La dernière partie de l’exposition est donc consacrée à la collection – essentiellement constituée d’œuvres cubistes – réunie par Gertrude après le départ de Leo. Elle nous révèle surtout une Gertrude qui a développé un certain ego – comme le manifestent les portraits picturaux ou photographiques qui sont exposés. Elle a eu, certes, une influence notable dans les milieux artistiques, mais sa méthode est radicalement opposée à celle de son frère, qui était, lui, au service du génie de ceux qu’il rencontrait. Gertrude semble davantage se mettre au centre ; c’est autour d’elle que le mouvement s’organise et que se fédèrent les uns et les autres. Par conséquent, l’impression générale qui se dégage des dernières salles n’est plus celle d’un émerveillement devant quelque chose de plus grand.

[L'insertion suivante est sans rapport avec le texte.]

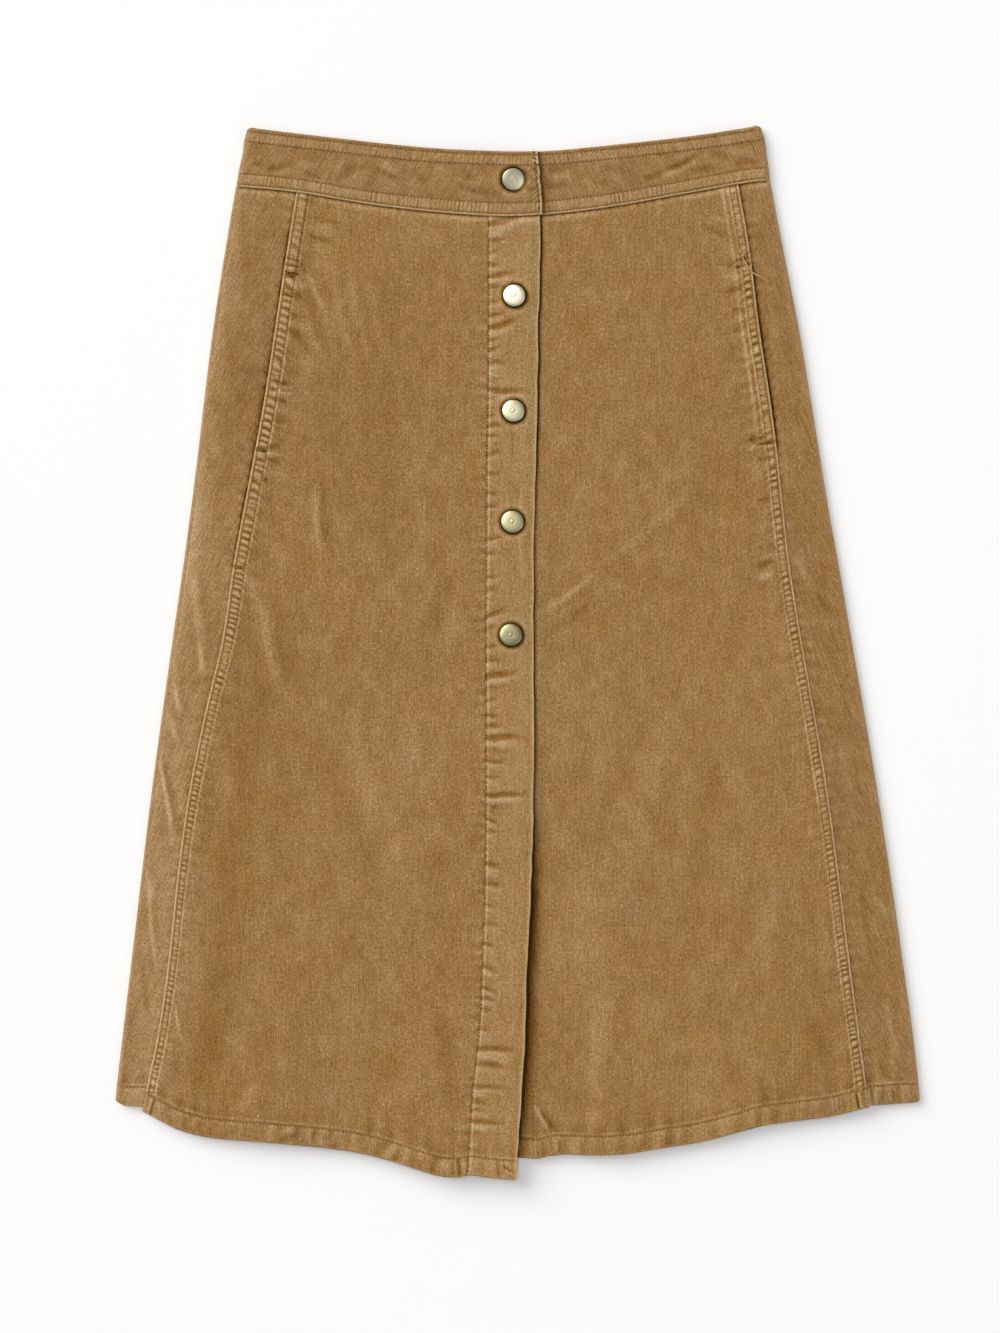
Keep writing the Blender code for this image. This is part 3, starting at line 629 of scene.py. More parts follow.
# Front panels
frontCreases = {
    -1: (
        (-139, 120, -136.5, 62, 3, 1.7, 0.24), (-135, 126, -129, 66, 3, 4.5, -0.2),
        (-239, -246, -234, -276, 1, 1.1, 0.4), (-158, 317, -138, 315, 0, 1.6, -0.36),
        (-147, 292, -127, 287, 1, 1.7, -0.34), (-144, 303, -120, 299, 0, 1.8, -0.2),
        (-147, 268, -131, 234, 2, 2.2, 0.3), (-162, 266, -153, 262.5, 0.5, 1.2, -0.5),
        (-167, 262, -150, 268, 2, 2.2, -0.3), (-168, 252, -146, 246, -1, 2.4, -0.34),
        (-166, 258, -144, 256, 1, 2, 0.3), (-172, 192, -158, 188, 2, 1.4, -0.55),
        (-171, 187, -156, 180, 2, 1.3, 0.4), (-174, 184, -160, 181, -1, 1.3, -0.5),
        (-174, 178, -160, 173, -1, 1.4, -0.45), (-173, 175, -156, 186, -3, 1.3, 0.35),
        (-174, 164, -162, 160, 1, 1.3, -0.35), (-182, 142, -165, 146, 1, 1.6, -0.4),
        (-182, 136, -164, 131, -1, 1.6, -0.4), (-183, 139, -162, 138, 0, 1.5, 0.35),
        (-186, 124, -172, 118, 0, 1.8, -0.28), (-158, 226, -140, 206, 1, 3, -0.3),
        (-130, 274, -112, 196, 3, 3, 0.17), (-118, 280, -99, 186, 3, 3.4, 0.16),
        (-104, 268, -90, 192, 2, 3.2, 0.12), (-146, 262, -128, 196, 3, 3.6, -0.16),
        (-84, 190, -70, 40, -5, 9, 0.18), (-40, 70, -70, -40, 5, 9, -0.18),
        (-214, -40, -190, -130, 4, 9, 0.2), (-178, 40, -164, -36, 3, 5, 0.3),
        (-190, 66, -176, 20, 2, 4, 0.28), (-120, -60, -60, -170, 6, 12, 0.2),
        (-55, -250, -40, -330, 3, 6, -0.22), (-180, -300, -196, -328, 2, 5, 0.25),
        (-34.3, -352, -33.8, -369, 0, 0.9, -1.3),
    ),
    1: (
        (12, 26, 60, 62, 3, 2.6, 0.3), (153.5, 281, 162.5, 269, 0, 0.9, -0.8),
        (162.5, 281, 154.5, 271, 0, 0.9, -0.8), (56, 60, 130, 126, 4, 5, 0.2), (16, 12, 60, 42, 2, 4, -0.18),
        (157, 268, 142, 271, 1, 1.5, -0.3), (157, 262, 138, 262, 1, 1.5, 0.25),
        (158, 255, 143, 252, -1, 1.6, -0.3), (159, 240, 148, 239, 0, 1.5, -0.35),
        (160, 226, 149, 224, 0, 1.5, -0.3), (162, 204, 150, 203, 0, 1.5, -0.3),
        (128, 300, 150, 290, 1, 2.2, -0.2), (132, 306, 152, 300, 1, 2, 0.15),
        (180, 150, 158, 147.5, 1, 1.4, -0.5), (176, 144, 158, 141, 1, 1.4, 0.3),
        (176, 136, 166, 133, 1, 1.2, -0.4), (178, 108, 166, 105, 0, 1.5, -0.35),
        (180, 64, 166, 58, 1, 2, -0.4), (180, 54, 166, 50, 1, 2, 0.35), (9.5, -316, 23, -338, -1, 1.5, 0.6),
        (14, -320, 27, -338, -1, 2.2, -0.5), (70, -130, 110, -40, 6, 12, 0.16),
        (150, -60, 120, -190, 6, 10, -0.16), (190, -150, 160, -240, 4, 9, 0.2),
        (60, -230, 56, -330, 3, 8, 0.2),
    ),
}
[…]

Bonnard, la sieste © Grand Palais
Le parcours dans sa totalité ne manque cependant pas d’intérêt et, si la dernière partie peut dérouter, l’ensemble conduit à une vraie réflexion sur l’art et sur la mission du collectionneur. L’aventure vécue par la famille Stein garde tout son caractère exceptionnel et décisif, quelles que soient les divergences qui se sont dessinées avec les années.
L’expérience qu’ont faite alors nombre de visiteurs des salons de la rue Fleurus et de la rue Madame et qui nous est rapportée par ces mots : « Certains riaient devant les toiles mais tous en sortaient changés » nous est aujourd’hui offerte au Grand Palais. Quelles que soient nos réactions devant les tableaux (qui peuvent être bien diverses au fur et à mesure où nous avançons dans l’exposition), nous ne pourrons en sortir inchangés si nous acceptons de nous laisser prendre par la main par les œuvres et par ceux qui ont permis qu’elle soient un jour associées les unes aux autres : quatre Américains à Paris.
Une exposition à voir jusqu’au 16 janvier 2012 au Grand Palais à Paris. Elle sera ensuite présentée au Metropolitan Museum of Art de New York du 28 février au 3 juin 2012.